### GIVEN DATA

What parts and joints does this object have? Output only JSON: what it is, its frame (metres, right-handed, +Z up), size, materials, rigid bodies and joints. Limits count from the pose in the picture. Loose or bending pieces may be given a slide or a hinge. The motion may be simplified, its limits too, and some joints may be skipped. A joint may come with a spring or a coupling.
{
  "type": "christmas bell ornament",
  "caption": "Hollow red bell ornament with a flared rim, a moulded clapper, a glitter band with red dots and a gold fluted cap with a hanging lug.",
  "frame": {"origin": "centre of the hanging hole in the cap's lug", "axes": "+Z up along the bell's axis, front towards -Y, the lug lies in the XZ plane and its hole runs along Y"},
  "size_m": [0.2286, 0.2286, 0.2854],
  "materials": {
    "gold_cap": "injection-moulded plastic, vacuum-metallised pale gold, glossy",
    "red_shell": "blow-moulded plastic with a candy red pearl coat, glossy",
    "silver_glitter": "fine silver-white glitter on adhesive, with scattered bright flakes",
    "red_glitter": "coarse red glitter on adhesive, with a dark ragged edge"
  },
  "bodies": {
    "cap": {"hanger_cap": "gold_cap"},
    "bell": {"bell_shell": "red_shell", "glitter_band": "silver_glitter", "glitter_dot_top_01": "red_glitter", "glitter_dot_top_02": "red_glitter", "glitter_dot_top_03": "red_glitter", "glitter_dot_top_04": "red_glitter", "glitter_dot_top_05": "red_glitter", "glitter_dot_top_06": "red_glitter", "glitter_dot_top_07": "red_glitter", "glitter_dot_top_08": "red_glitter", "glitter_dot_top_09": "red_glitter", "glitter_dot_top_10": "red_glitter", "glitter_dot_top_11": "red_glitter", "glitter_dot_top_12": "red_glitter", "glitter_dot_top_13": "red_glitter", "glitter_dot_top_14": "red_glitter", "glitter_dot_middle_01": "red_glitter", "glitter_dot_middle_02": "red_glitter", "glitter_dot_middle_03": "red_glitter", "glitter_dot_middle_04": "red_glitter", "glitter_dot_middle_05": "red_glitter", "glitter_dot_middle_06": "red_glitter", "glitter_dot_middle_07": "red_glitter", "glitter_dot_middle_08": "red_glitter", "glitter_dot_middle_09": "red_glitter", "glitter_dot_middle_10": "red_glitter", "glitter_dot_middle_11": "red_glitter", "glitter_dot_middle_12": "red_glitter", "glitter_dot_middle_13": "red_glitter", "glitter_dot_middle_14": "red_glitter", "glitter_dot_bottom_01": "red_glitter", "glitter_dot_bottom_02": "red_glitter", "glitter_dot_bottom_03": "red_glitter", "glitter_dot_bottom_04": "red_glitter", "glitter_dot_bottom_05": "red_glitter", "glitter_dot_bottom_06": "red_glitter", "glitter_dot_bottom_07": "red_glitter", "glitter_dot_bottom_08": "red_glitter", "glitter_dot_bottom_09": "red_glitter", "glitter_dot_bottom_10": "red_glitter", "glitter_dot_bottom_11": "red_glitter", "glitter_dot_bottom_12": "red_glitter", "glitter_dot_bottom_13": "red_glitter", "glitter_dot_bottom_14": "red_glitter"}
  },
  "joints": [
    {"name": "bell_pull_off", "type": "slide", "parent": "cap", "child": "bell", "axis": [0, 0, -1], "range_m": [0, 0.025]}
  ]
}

######

Reproduce the entire listing word for word.

> SOLUTION FOR THIS EXERCISE
What parts and joints does this object have? Output only JSON: what it is, its frame (metres, right-handed, +Z up), size, materials, rigid bodies and joints. Limits count from the pose in the picture. Loose or bending pieces may be given a slide or a hinge. The motion may be simplified, its limits too, and some joints may be skipped. A joint may come with a spring or a coupling.
{
  "type": "christmas bell ornament",
  "caption": "Hollow red bell ornament with a flared rim, a moulded clapper, a glitter band with red dots and a gold fluted cap with a hanging lug.",
  "frame": {"origin": "centre of the hanging hole in the cap's lug", "axes": "+Z up along the bell's axis, front towards -Y, the lug lies in the XZ plane and its hole runs along Y"},
  "size_m": [0.2286, 0.2286, 0.2854],
  "materials": {
    "gold_cap": "injection-moulded plastic, vacuum-metallised pale gold, glossy",
    "red_shell": "blow-moulded plastic with a candy red pearl coat, glossy",
    "silver_glitter": "fine silver-white glitter on adhesive, with scattered bright flakes",
    "red_glitter": "coarse red glitter on adhesive, with a dark ragged edge"
  },
  "bodies": {
    "cap": {"hanger_cap": "gold_cap"},
    "bell": {"bell_shell": "red_shell", "glitter_band": "silver_glitter", "glitter_dot_top_01": "red_glitter", "glitter_dot_top_02": "red_glitter", "glitter_dot_top_03": "red_glitter", "glitter_dot_top_04": "red_glitter", "glitter_dot_top_05": "red_glitter", "glitter_dot_top_06": "red_glitter", "glitter_dot_top_07": "red_glitter", "glitter_dot_top_08": "red_glitter", "glitter_dot_top_09": "red_glitter", "glitter_dot_top_10": "red_glitter", "glitter_dot_top_11": "red_glitter", "glitter_dot_top_12": "red_glitter", "glitter_dot_top_13": "red_glitter", "glitter_dot_top_14": "red_glitter", "glitter_dot_middle_01": "red_glitter", "glitter_dot_middle_02": "red_glitter", "glitter_dot_middle_03": "red_glitter", "glitter_dot_middle_04": "red_glitter", "glitter_dot_middle_05": "red_glitter", "glitter_dot_middle_06": "red_glitter", "glitter_dot_middle_07": "red_glitter", "glitter_dot_middle_08": "red_glitter", "glitter_dot_middle_09": "red_glitter", "glitter_dot_middle_10": "red_glitter", "glitter_dot_middle_11": "red_glitter", "glitter_dot_middle_12": "red_glitter", "glitter_dot_middle_13": "red_glitter", "glitter_dot_middle_14": "red_glitter", "glitter_dot_bottom_01": "red_glitter", "glitter_dot_bottom_02": "red_glitter", "glitter_dot_bottom_03": "red_glitter", "glitter_dot_bottom_04": "red_glitter", "glitter_dot_bottom_05": "red_glitter", "glitter_dot_bottom_06": "red_glitter", "glitter_dot_bottom_07": "red_glitter", "glitter_dot_bottom_08": "red_glitter", "glitter_dot_bottom_09": "red_glitter", "glitter_dot_bottom_10": "red_glitter", "glitter_dot_bottom_11": "red_glitter", "glitter_dot_bottom_12": "red_glitter", "glitter_dot_bottom_13": "red_glitter", "glitter_dot_bottom_14": "red_glitter"}
  },
  "joints": [
    {"name": "bell_pull_off", "type": "slide", "parent": "cap", "child": "bell", "axis": [0, 0, -1], "range_m": [0, 0.025]}
  ]
}